Today, in a repatriation co-funded by the United Nations Environment Programme (UNEP), Brighter and Twiggy were jetting back home, a pair of Western lowland gorillas, among the rarest and most endangered species on earth, saved by the vigilance of wildlife campaigners and the Nigerian State Minister for the Environment.

"Great apes across Africa and South-East Asia are in peril," Robert Hepworth, Deputy Director in UNEP's Division of Environmental Conventions, said: "The massive and unrelenting destruction of their habitats, the slaughtering of apes for meat and the pet trade are just some of the factors behind their demise. Indeed it is quite likely that Brighter and Twiggy fell into the hands of smugglers after their mothers were killed for bushmeat."

Calling this story of two of humankind's closet living relatives "not just one of tragedy, but of hope," he added: "It sends a loud and clear signal to poachers and smugglers that their illegal and destructive activities will no longer be tolerated there and that there is no longer a profit to be had from these wildlife crimes."
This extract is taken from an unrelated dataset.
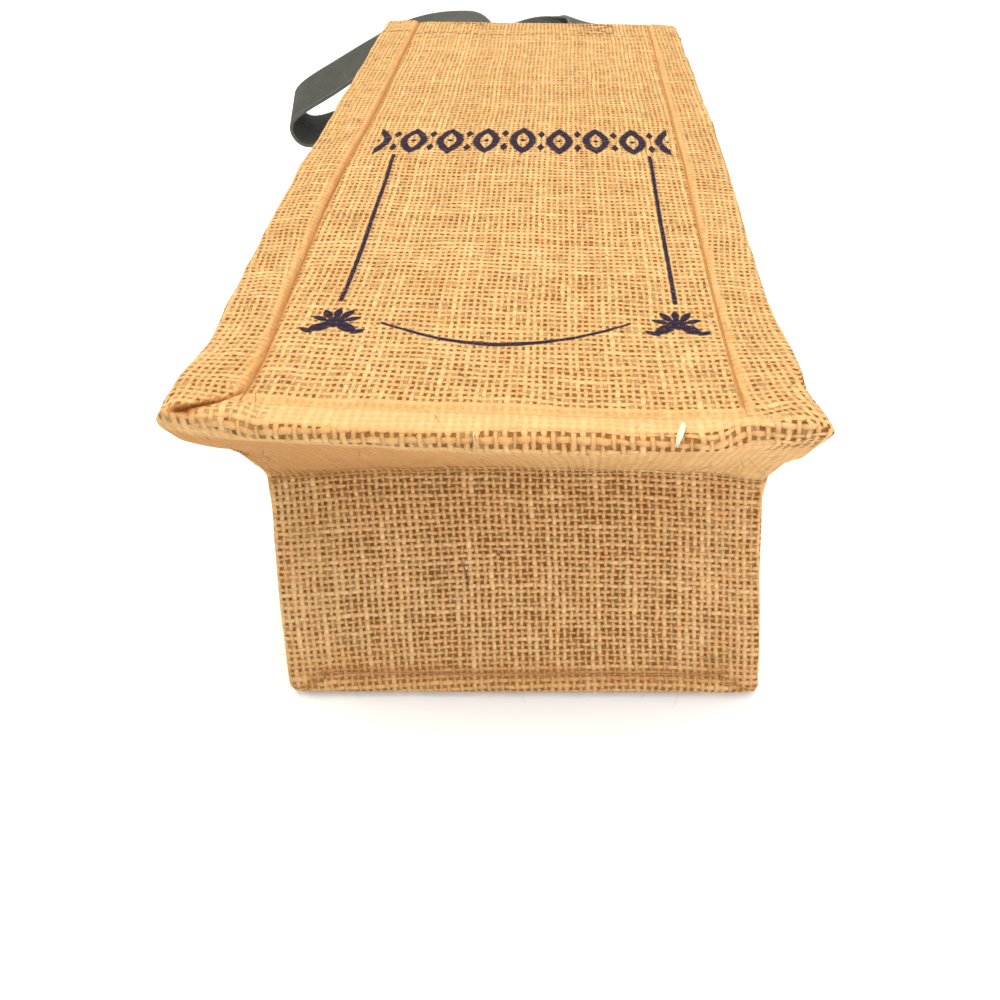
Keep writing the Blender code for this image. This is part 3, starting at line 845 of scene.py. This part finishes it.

Brighter and Twiggy will now take up residence in the world famous Limbe Wildlife Centre in Cameroon. The story of how they came to be bought in the Sabon Gari animal market in Kano by a businessman is shrouded in mystery. It is believed they were born in south or east Cameroon and captured by poachers when they were two years old.

Once alerted by wildlife campaigners, Environment Minister Imeh Okopido took action to save the "Kano Two" as they have become to be known, intervening last December to confiscate them from the businessman without compensation.

Their arrival at Limbe will bring the total of gorillas there to 10. If they stay healthy, they should live to be over 40, wildlife experts said. Twiggy has nerve damage to an arm, which just hangs down, but otherwise they both appear in good physical and mental shape. To fly them home required special permits under the Convention on the International Trade in Endangered Species (CITES), a UNEP-linked treaty.

Under its Great Ape Survival Project (GRASP), UNEP is co-funding the repatriation with support from the British Foreign and Commonwealth Office. UNEP is working to develop great ape conservation strategies in all of the 23 States in Africa and South-East Asia that have ape populations.